Saar-Voice: A Multi-Speaker Saarbrücken Dialect Speech Corpus
For researchers in dialectal speech processing, this corpus fills a gap in resources for a specific German dialect, but the contribution is incremental as it primarily provides data rather than novel methods.
The authors introduce Saar-Voice, a six-hour multi-speaker speech corpus for the Saarbrücken dialect of German, addressing the underrepresentation of dialects in NLP. The corpus provides aligned text and audio, serving as a foundation for dialect-aware TTS in low-resource settings.

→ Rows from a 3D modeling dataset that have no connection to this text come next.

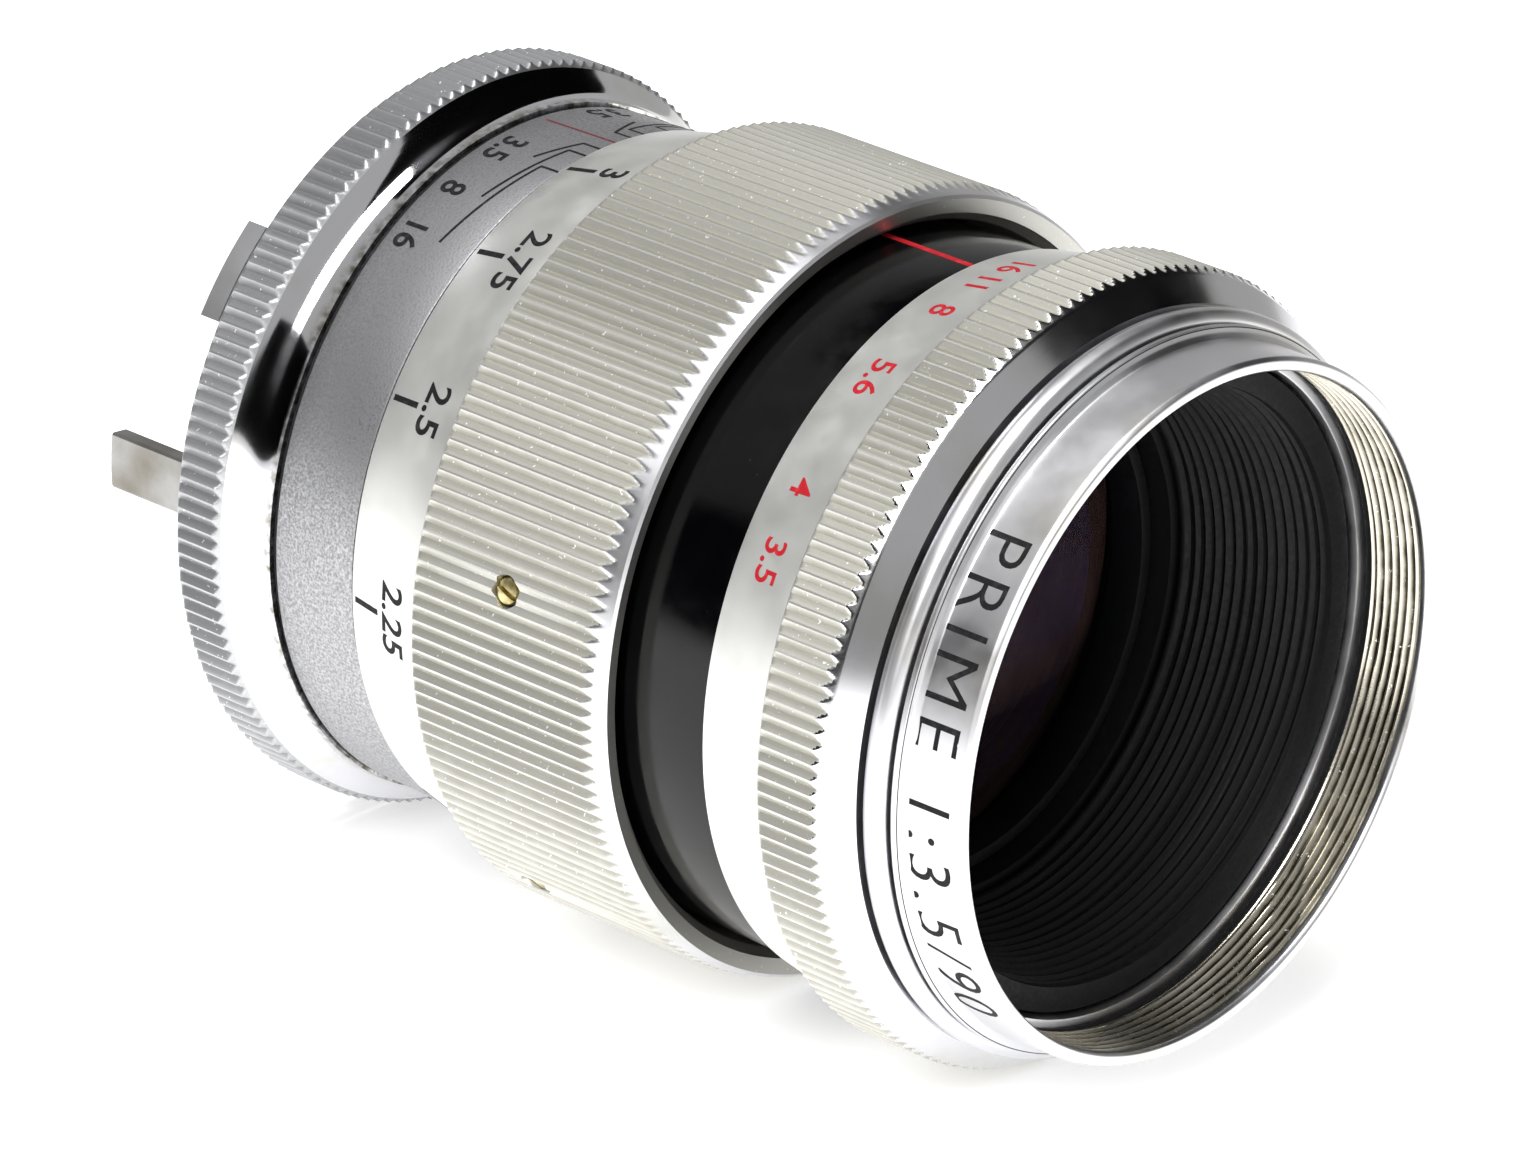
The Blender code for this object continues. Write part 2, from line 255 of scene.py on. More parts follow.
satin = turned_aluminium("satin_turned_aluminium", "cfcfd2", 0.34, 0.05, 0.0012, "bfbebb")
seat = ring("rear_seat_and_tunnel", rounded([
    (13.2, 0), (17.5, 0), (17.5, 2.2), (17, 2.2), (17, 3.4), (17.5, 3.4), (17.5, 16.6),
    (16.95, 16.6), (16.95, 6), (14.6, 6), (14.6, 22), (13.2, 22),
]), satin)
tongue_slot = wedge("tongue_slot", (15.2, 16.9), (84, 98), (-1, 7), satin)
belongs(shape_by(seat, tongue_slot, "DIFFERENCE"), "mount", "satin_aluminium", "mount_base")

# The locking ring: aluminium, with 152 straight knurled teeth cut across its rim, and a
# hollow neck in front of them that is polished to a mirror. Towards its foot the neck turns a darker olive
# brown, in patches.

KNURL_CREST = 0.13
KNURL_SHARES = np.array([0, KNURL_CREST, 0.24, 0.4, 0.565, 0.73, 0.89])
HOLLOW_POWER = 1.15


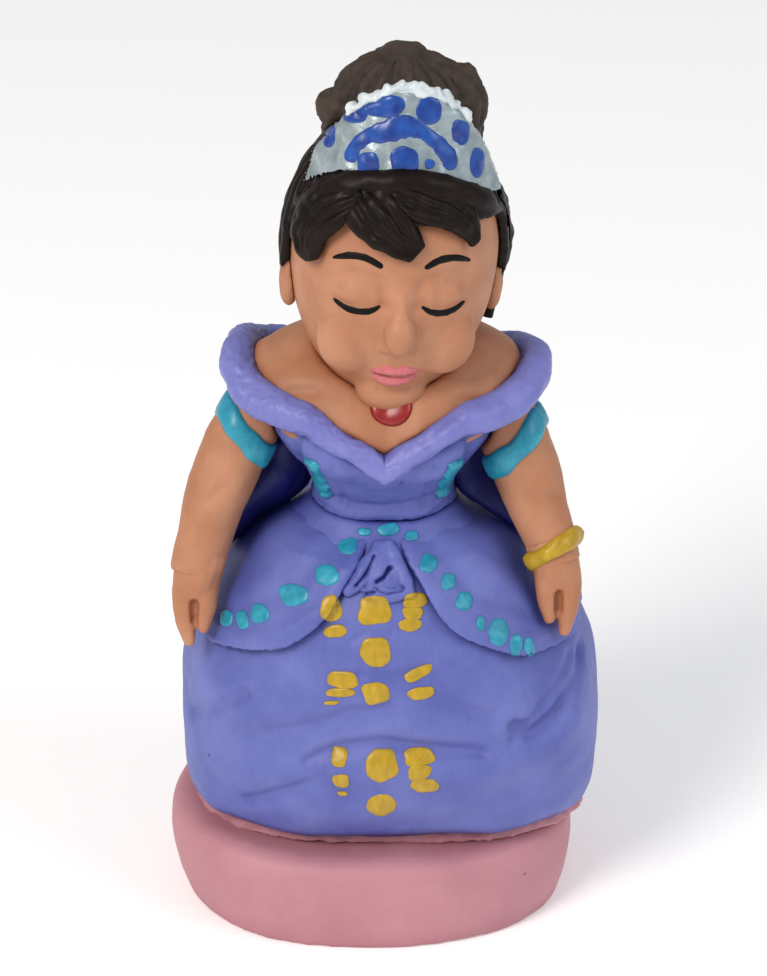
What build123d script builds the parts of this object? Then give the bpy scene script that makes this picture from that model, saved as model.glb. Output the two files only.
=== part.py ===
"""Small hand-painted figure of a lady in a ball gown, standing on an oval plinth.

The figure is built up the way a craft workshop does it: a wooden dowel runs from the plinth to the
head, and the moulded pieces (skirt, bodice, bust, head, hair, arms, trims) are threaded on it or
pressed on to each other and glued. Millimetres, +Z up, the figure faces -Y. The origin is at the
centre of the underside, where the figure stands.
"""
from build123d import *
from math import cos, sin, radians, pi
import os

# ---- driving dimensions -------------------------------------------------------------------------
plinth_width = 41.0
plinth_depth = 30.6
plinth_height = 10.0
plinth_offset_x = -1.1      # the figure stands a little off the plinth's middle
plinth_edge_round = 1.8
plinth_draft = 1.4          # how much narrower each side is at the foot

skirt_half_width = 20.9
skirt_half_depth = 16.2
skirt_offset_x = 0.75
skirt_height = 33.6
swag_thickness = 1.2
bead_width = 1.3
bead_height = 1.1

bodice_height = 8.8
waist_half_width = 7.2
waist_half_depth = 6.4
bust_half_width = 13.2
bust_half_depth = 8.6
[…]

Natural language processing (NLP) and speech technologies have made significant progress in recent years; however, they remain largely focused on standardized language varieties. Dialects, despite their cultural significance and widespread use, are underrepresented in linguistic resources and computational models, resulting in performance disparities. To address this gap, we introduce Saar-Voice, a six-hour speech corpus for the Saarbrücken dialect of German. The dataset was created by first collecting text through digitized books and locally sourced materials. A subset of this text was recorded by nine speakers, and we conducted analyses on both the textual and speech components to assess the dataset's characteristics and quality. We discuss methodological challenges related to orthographic and speaker variation, and explore grapheme-to-phoneme (G2P) conversion. The resulting corpus provides aligned textual and audio representations. This serves as a foundation for future research on dialect-aware text-to-speech (TTS), particularly in low-resource scenarios, including zero-shot and few-shot model adaptation.